---------- RAW DATA

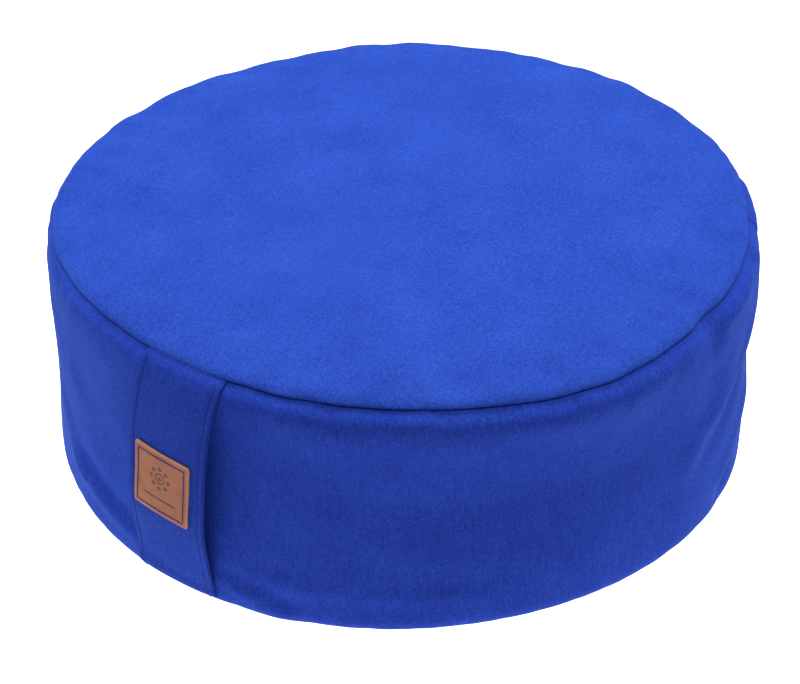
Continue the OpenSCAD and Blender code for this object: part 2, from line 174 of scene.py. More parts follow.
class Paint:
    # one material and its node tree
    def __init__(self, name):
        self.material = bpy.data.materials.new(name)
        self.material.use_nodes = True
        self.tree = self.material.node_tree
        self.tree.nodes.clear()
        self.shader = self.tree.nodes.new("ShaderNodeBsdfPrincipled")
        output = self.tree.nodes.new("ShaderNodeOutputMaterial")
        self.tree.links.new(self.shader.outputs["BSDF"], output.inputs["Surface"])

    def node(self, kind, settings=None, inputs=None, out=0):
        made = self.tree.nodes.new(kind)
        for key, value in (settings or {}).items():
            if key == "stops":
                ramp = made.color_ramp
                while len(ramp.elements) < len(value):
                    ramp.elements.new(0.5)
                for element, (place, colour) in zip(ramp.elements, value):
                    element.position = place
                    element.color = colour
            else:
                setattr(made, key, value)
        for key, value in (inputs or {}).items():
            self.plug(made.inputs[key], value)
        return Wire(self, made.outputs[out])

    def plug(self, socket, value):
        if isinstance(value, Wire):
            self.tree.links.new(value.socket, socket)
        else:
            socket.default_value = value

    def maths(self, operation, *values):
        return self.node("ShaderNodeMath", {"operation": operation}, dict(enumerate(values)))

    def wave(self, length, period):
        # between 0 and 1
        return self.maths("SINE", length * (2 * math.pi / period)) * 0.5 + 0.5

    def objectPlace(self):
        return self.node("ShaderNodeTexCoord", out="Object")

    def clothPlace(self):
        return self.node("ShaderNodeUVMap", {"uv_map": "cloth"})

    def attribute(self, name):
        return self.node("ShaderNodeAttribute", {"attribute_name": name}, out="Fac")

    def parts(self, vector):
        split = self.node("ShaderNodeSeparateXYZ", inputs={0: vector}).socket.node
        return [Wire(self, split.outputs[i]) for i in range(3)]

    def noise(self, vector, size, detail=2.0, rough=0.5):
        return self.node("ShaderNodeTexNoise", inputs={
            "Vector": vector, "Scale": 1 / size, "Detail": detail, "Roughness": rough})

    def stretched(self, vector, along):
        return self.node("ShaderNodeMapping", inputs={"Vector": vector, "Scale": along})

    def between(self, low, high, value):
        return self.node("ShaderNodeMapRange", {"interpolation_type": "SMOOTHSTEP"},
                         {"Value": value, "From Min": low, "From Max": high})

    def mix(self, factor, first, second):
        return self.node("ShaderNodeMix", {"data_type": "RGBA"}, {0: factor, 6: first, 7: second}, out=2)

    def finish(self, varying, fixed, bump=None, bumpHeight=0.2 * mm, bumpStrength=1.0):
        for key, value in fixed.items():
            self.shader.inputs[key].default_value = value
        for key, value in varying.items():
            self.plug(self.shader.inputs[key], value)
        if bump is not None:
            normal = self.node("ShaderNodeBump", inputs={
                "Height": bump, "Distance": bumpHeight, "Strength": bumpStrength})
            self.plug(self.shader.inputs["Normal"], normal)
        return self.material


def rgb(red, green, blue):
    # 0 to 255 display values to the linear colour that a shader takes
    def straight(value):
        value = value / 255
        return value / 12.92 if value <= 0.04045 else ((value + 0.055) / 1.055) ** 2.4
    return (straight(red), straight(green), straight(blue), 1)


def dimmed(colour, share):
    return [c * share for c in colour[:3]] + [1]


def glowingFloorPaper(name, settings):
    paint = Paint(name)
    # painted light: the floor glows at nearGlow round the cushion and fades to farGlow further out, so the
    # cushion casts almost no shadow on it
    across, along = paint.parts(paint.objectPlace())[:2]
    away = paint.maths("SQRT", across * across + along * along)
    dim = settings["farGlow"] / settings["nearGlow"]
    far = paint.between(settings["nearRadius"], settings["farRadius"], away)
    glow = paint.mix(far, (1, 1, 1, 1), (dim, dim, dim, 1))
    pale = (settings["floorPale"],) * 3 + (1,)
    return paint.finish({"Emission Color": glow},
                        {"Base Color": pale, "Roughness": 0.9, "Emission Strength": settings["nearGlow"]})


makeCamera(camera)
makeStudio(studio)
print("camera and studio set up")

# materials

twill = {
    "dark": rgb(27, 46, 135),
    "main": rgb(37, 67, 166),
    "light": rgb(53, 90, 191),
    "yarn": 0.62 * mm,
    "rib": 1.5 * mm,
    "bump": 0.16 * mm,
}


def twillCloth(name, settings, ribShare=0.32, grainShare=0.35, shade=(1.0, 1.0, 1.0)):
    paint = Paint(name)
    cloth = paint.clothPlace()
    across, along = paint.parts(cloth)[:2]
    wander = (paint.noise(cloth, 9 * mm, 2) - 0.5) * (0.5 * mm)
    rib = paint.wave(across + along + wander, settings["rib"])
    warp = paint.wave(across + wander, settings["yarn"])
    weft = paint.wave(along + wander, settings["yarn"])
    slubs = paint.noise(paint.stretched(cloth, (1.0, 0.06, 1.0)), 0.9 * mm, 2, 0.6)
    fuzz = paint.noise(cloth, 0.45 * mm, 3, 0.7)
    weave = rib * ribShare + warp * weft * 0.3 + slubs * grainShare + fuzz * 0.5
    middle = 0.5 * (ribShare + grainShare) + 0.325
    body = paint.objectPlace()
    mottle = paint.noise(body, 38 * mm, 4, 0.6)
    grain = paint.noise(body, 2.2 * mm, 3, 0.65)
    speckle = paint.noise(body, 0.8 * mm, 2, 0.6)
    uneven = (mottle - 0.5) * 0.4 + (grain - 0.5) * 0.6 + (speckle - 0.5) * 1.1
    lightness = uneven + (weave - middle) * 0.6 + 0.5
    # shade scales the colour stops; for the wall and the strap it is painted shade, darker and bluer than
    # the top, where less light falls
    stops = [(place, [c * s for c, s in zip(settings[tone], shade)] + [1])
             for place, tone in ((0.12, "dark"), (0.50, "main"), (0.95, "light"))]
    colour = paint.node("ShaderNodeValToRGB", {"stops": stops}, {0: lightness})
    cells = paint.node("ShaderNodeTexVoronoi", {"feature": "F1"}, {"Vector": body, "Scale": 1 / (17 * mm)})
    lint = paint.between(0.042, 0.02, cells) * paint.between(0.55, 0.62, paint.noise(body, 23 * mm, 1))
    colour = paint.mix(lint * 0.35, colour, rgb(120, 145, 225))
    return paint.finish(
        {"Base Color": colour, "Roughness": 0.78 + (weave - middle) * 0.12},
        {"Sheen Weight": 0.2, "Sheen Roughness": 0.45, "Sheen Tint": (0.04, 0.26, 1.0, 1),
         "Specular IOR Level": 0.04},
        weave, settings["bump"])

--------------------

Word for word, quote the lines of the material from the first line through the line with "return Wire(self, made.outputs[out])", both ends included.

■ EXERCISE SOLUTION
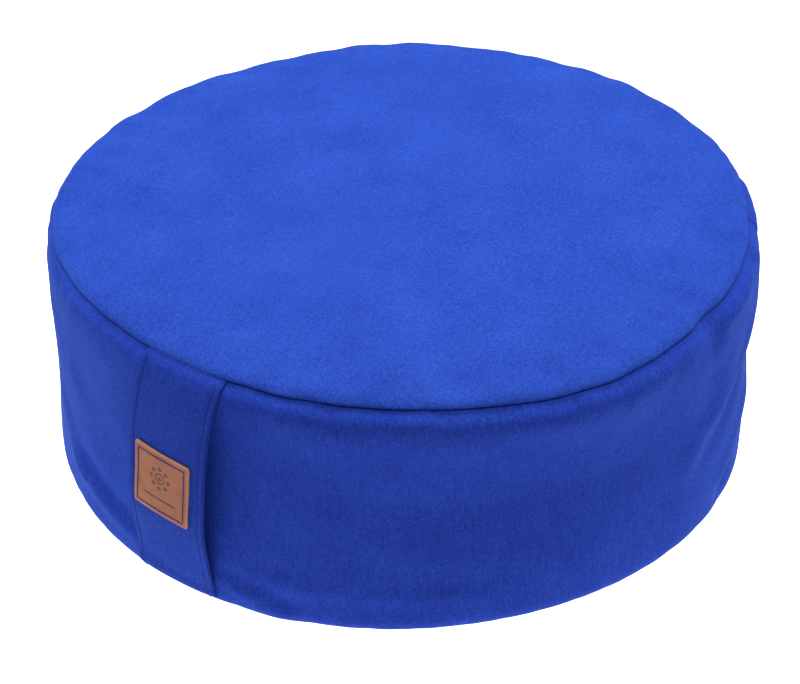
Continue the OpenSCAD and Blender code for this object: part 2, from line 174 of scene.py. More parts follow.
class Paint:
    # one material and its node tree
    def __init__(self, name):
        self.material = bpy.data.materials.new(name)
        self.material.use_nodes = True
        self.tree = self.material.node_tree
        self.tree.nodes.clear()
        self.shader = self.tree.nodes.new("ShaderNodeBsdfPrincipled")
        output = self.tree.nodes.new("ShaderNodeOutputMaterial")
        self.tree.links.new(self.shader.outputs["BSDF"], output.inputs["Surface"])

    def node(self, kind, settings=None, inputs=None, out=0):
        made = self.tree.nodes.new(kind)
        for key, value in (settings or {}).items():
            if key == "stops":
                ramp = made.color_ramp
                while len(ramp.elements) < len(value):
                    ramp.elements.new(0.5)
                for element, (place, colour) in zip(ramp.elements, value):
                    element.position = place
                    element.color = colour
            else:
                setattr(made, key, value)
        for key, value in (inputs or {}).items():
            self.plug(made.inputs[key], value)
        return Wire(self, made.outputs[out])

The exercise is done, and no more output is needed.